## WORK TO COMPLETE:
Provide the records once more, identical to the original.

## SUPPLIED DATA:

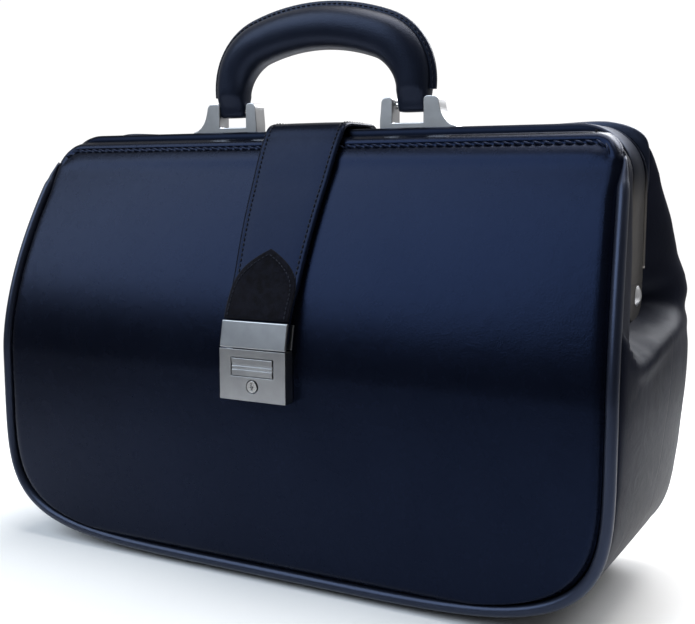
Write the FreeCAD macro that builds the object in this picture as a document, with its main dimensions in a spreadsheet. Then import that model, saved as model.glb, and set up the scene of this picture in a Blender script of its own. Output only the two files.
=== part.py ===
"""Doctor bag: a leather bag on a hinged two-part steel frame, with a strap lock and a swinging handle.

Frame of the model: +X along the bag's length, -Y its front, +Z up, origin on the floor under its centre.
All sizes are millimetres and come from the spreadsheet "dims".
"""
import FreeCAD, Part
import math
import os
import Sketcher

V = FreeCAD.Vector

DIMS = {
    # the two-part frame and its pivots
    "frame_reach": 185.2, "frame_top": 251.3, "front_bow_depth": 27.9, "rear_bow_depth": 4.6,
    "split_gap": 0.3, "frame_bar": 10.0, "frame_corner": 28.0, "pivot_height": 163.9, "leg_foot": 178.4,
    "stem_depth": 8.4, "ear_radius": 12.0, "ear_thick": 4.0, "ear_gap": 0.3,
    "rivet_radius": 3.0, "rivet_play": 0.05, "rivet_head": 5.5, "rivet_dome": 2.0, "clinch_tall": 1.2,
    # the leather body
    "body_reach": 194.4, "shoulder_reach": 186.1, "waist_height": 109.5, "shoulder_height": 235.2,
    "base_height": 3.0, "body_depth": 69.5, "slope_start": 117.6, "frame_face": 16.4, "leather": 3.0,
    "lower_top": 142.0, "upper_foot": 150.5, "upper_top": 246.0, "welt": 6.5, "welt_lower_top": 136.0,
    "gusset_reach": 198.6, "gusset_foot": 12.0, "gusset_top": 148.0, "seam_gap": 0.4,
    "web_inset": 1.0, "web_leather": 2.5, "web_foot": 152.0, "leg_gap": 0.5,
    "pleat_foot": 170.0, "pleat_top": 200.0, "pleat_fold": 145.0, "pleat_leather": 0.5,
    # the base and the end boards
    "base_half": 178.0, "board_lift": 3.6, "board_depth": 116.0,
    "board": 2.5, "end_board_half": 12.0, "end_board_x": 170.4, "foot_radius": 6.5, "foot_shank": 2.0,
    "foot_reach": 105.0, "board_half": 122.0, "foot_spread": 42.0,
    # the strap and its hasp
    "strap_thick": 3.4, "strap_clear": 0.6, "strap_half": 26.0, "strap_bend": 247.0, "strap_end_inset": 0.4,
    "tab_half": 20.6, "tab_foot": 153.9, "tab_spring": 161.9, "tab_top": 185.0, "tab_thick": 1.4,
    "tail_foot": 208.0, "tail_top": 250.6, "tail_rivet_radius": 1.4, "tail_rivet_reach": 17.0,
    "tail_rivet_drop": 2.6, "hasp_half": 21.0, "hasp_foot": 133.1, "hasp_top": 147.9, "hasp_lean": 11.0,
    "hasp_plate": 2.2, "hasp_depth": 6.2, "hasp_back": 1.6, "hasp_rivet_radius": 1.6,
    "hasp_rivet_reach": 13.0, "hasp_rivet_rise": 8.0, "tongue_half": 7.0, "tongue_drop": 3.9,
    # the lock
    "lock_half": 21.0, "lock_foot": 104.5, "lock_top": 132.4, "lock_front": 77.6, "lock_depth": 7.7,
    "lock_wall": 1.4, "button_half": 13.1, "button_foot": 118.2, "button_tall": 9.4, "button_gap": 0.15,
    "button_proud": 0.2, "button_thick": 2.4, "groove_tall": 0.7, "latch_back": 5.0, "latch_thick": 1.4,
    "key_radius": 3.2, "key_height": 112.6, "lock_rivet_radius": 1.3, "lock_rivet_reach": 17.5,
    "lock_rivet_inset": 4.5,
    # the handle and its brackets
    "pin_reach": 58.35, "pin_height": 264.2, "handle_y": -3.1, "slot_half": 9.45, "ear_top": 268.6,
    "slot_floor": 254.2, "bracket_depth": 10.0, "bracket_inner": 41.0, "bracket_outer": 87.5,
    "ear_outer": 76.5, "pin_radius": 2.2, "grip_radius": 11.5, "grip_leg": 60.5, "grip_top": 311.0,
    "grip_crown": 120.0, "grip_shoulder": 30.0, "grip_foot": 273.0,
    "core_radius": 5.0, "eye_radius": 4.6, "eye_gap": 0.4,
}
SLOPE_POWER = 1.667
SIDE_POWER = 1.853
CORNER_POWER = 5.0
CURVE_STEPS = 14
FRONT, REAR = -1, 1
SIDES = {"left": -1, "right": 1}

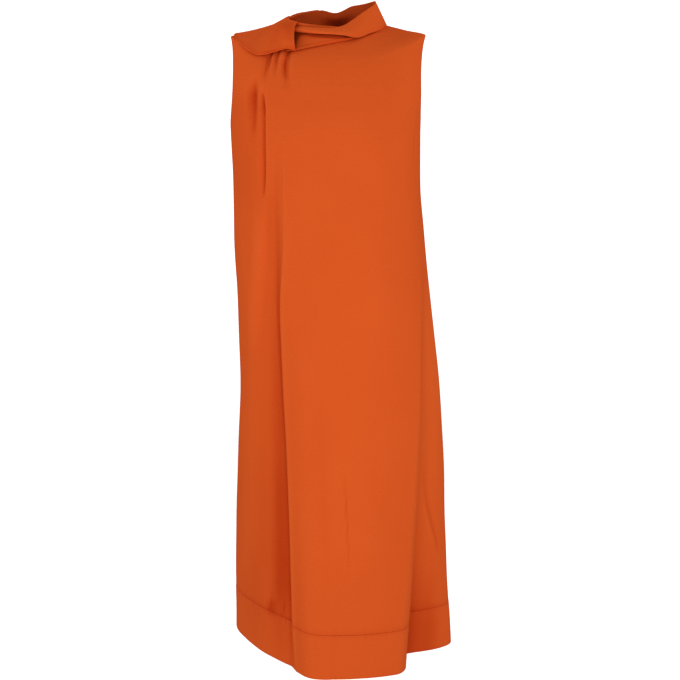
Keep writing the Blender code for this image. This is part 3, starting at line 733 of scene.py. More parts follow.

## THE ANSWER:
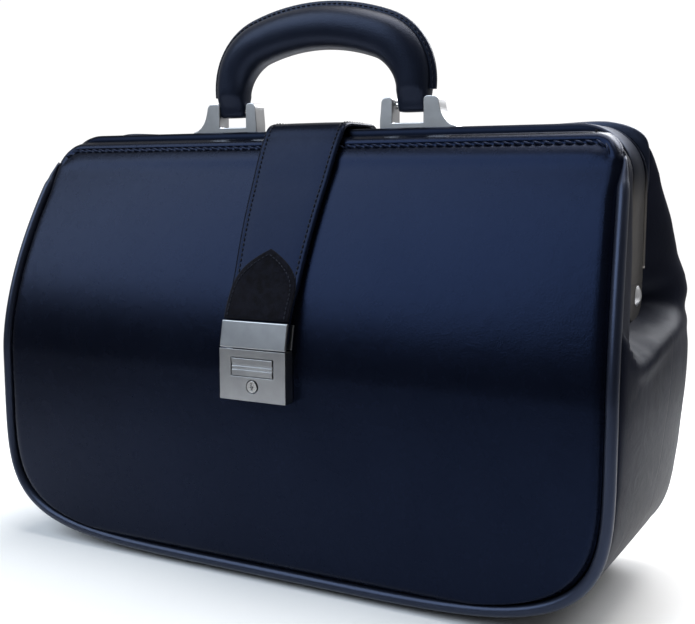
Write the FreeCAD macro that builds the object in this picture as a document, with its main dimensions in a spreadsheet. Then import that model, saved as model.glb, and set up the scene of this picture in a Blender script of its own. Output only the two files.
=== part.py ===
"""Doctor bag: a leather bag on a hinged two-part steel frame, with a strap lock and a swinging handle.

Frame of the model: +X along the bag's length, -Y its front, +Z up, origin on the floor under its centre.
All sizes are millimetres and come from the spreadsheet "dims".
"""
import FreeCAD, Part
import math
import os
import Sketcher

V = FreeCAD.Vector

DIMS = {
    # the two-part frame and its pivots
    "frame_reach": 185.2, "frame_top": 251.3, "front_bow_depth": 27.9, "rear_bow_depth": 4.6,
    "split_gap": 0.3, "frame_bar": 10.0, "frame_corner": 28.0, "pivot_height": 163.9, "leg_foot": 178.4,
    "stem_depth": 8.4, "ear_radius": 12.0, "ear_thick": 4.0, "ear_gap": 0.3,
    "rivet_radius": 3.0, "rivet_play": 0.05, "rivet_head": 5.5, "rivet_dome": 2.0, "clinch_tall": 1.2,
    # the leather body
    "body_reach": 194.4, "shoulder_reach": 186.1, "waist_height": 109.5, "shoulder_height": 235.2,
    "base_height": 3.0, "body_depth": 69.5, "slope_start": 117.6, "frame_face": 16.4, "leather": 3.0,
    "lower_top": 142.0, "upper_foot": 150.5, "upper_top": 246.0, "welt": 6.5, "welt_lower_top": 136.0,
    "gusset_reach": 198.6, "gusset_foot": 12.0, "gusset_top": 148.0, "seam_gap": 0.4,
    "web_inset": 1.0, "web_leather": 2.5, "web_foot": 152.0, "leg_gap": 0.5,
    "pleat_foot": 170.0, "pleat_top": 200.0, "pleat_fold": 145.0, "pleat_leather": 0.5,
    # the base and the end boards
    "base_half": 178.0, "board_lift": 3.6, "board_depth": 116.0,
    "board": 2.5, "end_board_half": 12.0, "end_board_x": 170.4, "foot_radius": 6.5, "foot_shank": 2.0,
    "foot_reach": 105.0, "board_half": 122.0, "foot_spread": 42.0,
    # the strap and its hasp
    "strap_thick": 3.4, "strap_clear": 0.6, "strap_half": 26.0, "strap_bend": 247.0, "strap_end_inset": 0.4,
    "tab_half": 20.6, "tab_foot": 153.9, "tab_spring": 161.9, "tab_top": 185.0, "tab_thick": 1.4,
    "tail_foot": 208.0, "tail_top": 250.6, "tail_rivet_radius": 1.4, "tail_rivet_reach": 17.0,
    "tail_rivet_drop": 2.6, "hasp_half": 21.0, "hasp_foot": 133.1, "hasp_top": 147.9, "hasp_lean": 11.0,
    "hasp_plate": 2.2, "hasp_depth": 6.2, "hasp_back": 1.6, "hasp_rivet_radius": 1.6,
    "hasp_rivet_reach": 13.0, "hasp_rivet_rise": 8.0, "tongue_half": 7.0, "tongue_drop": 3.9,
    # the lock
    "lock_half": 21.0, "lock_foot": 104.5, "lock_top": 132.4, "lock_front": 77.6, "lock_depth": 7.7,
    "lock_wall": 1.4, "button_half": 13.1, "button_foot": 118.2, "button_tall": 9.4, "button_gap": 0.15,
    "button_proud": 0.2, "button_thick": 2.4, "groove_tall": 0.7, "latch_back": 5.0, "latch_thick": 1.4,
    "key_radius": 3.2, "key_height": 112.6, "lock_rivet_radius": 1.3, "lock_rivet_reach": 17.5,
    "lock_rivet_inset": 4.5,
    # the handle and its brackets
    "pin_reach": 58.35, "pin_height": 264.2, "handle_y": -3.1, "slot_half": 9.45, "ear_top": 268.6,
    "slot_floor": 254.2, "bracket_depth": 10.0, "bracket_inner": 41.0, "bracket_outer": 87.5,
    "ear_outer": 76.5, "pin_radius": 2.2, "grip_radius": 11.5, "grip_leg": 60.5, "grip_top": 311.0,
    "grip_crown": 120.0, "grip_shoulder": 30.0, "grip_foot": 273.0,
    "core_radius": 5.0, "eye_radius": 4.6, "eye_gap": 0.4,
}
SLOPE_POWER = 1.667
SIDE_POWER = 1.853
CORNER_POWER = 5.0
CURVE_STEPS = 14
FRONT, REAR = -1, 1
SIDES = {"left": -1, "right": 1}

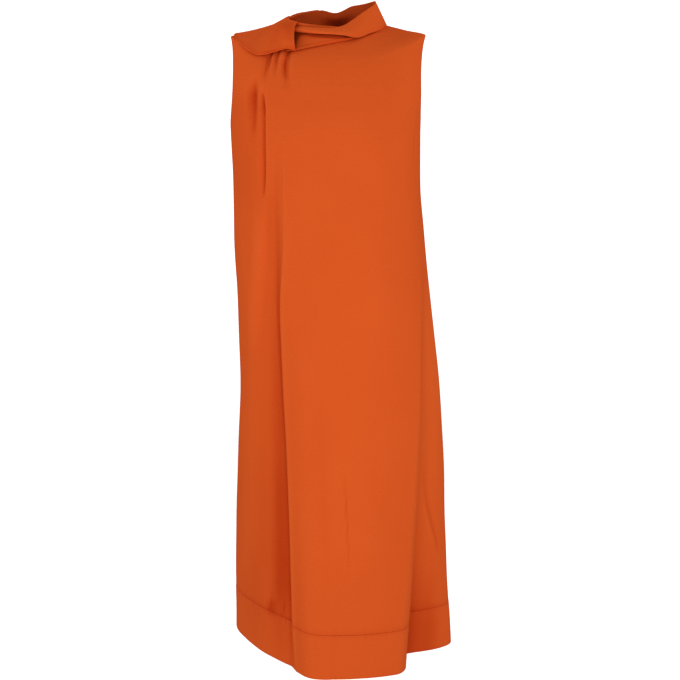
Keep writing the Blender code for this image. This is part 3, starting at line 733 of scene.py. More parts follow.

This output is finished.